In the body of the opinion the court said:
"It follows that the pivotal question in this case is whether or not, under the evidence in this case, the amount of $250, awarded as alimony, is reasonable. Taking into consideration the fact that the wife was granted a divorce; that there were no children of the union; that she contributed of her own earnings for the benefit of the family, the sum of $180; that the value of the personal property as shown by the evidence is $385, and the value of the land as expressed by the court is $1,600; and that the defendant owned other property, the value of which is not given — we are of the opinion, and so hold, that the amount of alimony is not reasonable, and that the court committed prejudicial error in so decreeing. We are of the opinion, and so hold, that a reasonable amount of alimony in this case is not less than one-third of the said real estate, and not less than one-third of the value of the said personal property, and this being an equity case, we would proceed to render the decree we think the trial court ought to have rendered."
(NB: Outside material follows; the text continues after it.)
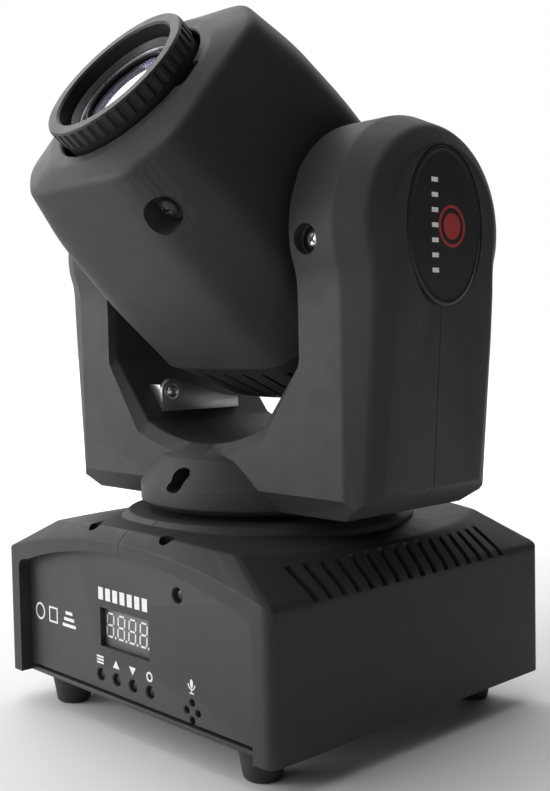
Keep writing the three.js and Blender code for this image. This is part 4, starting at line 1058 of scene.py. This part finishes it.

The cause is accordingly reversed and remanded to the district court of Muskogee county, with instructions to set aside its decree herein and enter a decree adjudging the real estate in controversy to be jointly acquired property and that the said property set aside to the defendant by the trial court in its decree be charged with a lien in his hands to secure a judgment in favor of the plaintiff for $200, attorney's fees, $50 per month, beginning September 1, 1923, and continuing during the minority of said minors, for the support and maintenance of said minors, and to secure a judgment for the further sum of $1,500, alimony in favor of the plaintiff, and that it take such further action not inconsistent with the views herein expressed as accord with right and justice.
By the Court: It is so ordered.
Note. — See under (1) 19 C. J. § 773; 39 Cyc. p. 185; (2) 19 C. J. § 768; (3) 19 C. J. § 611.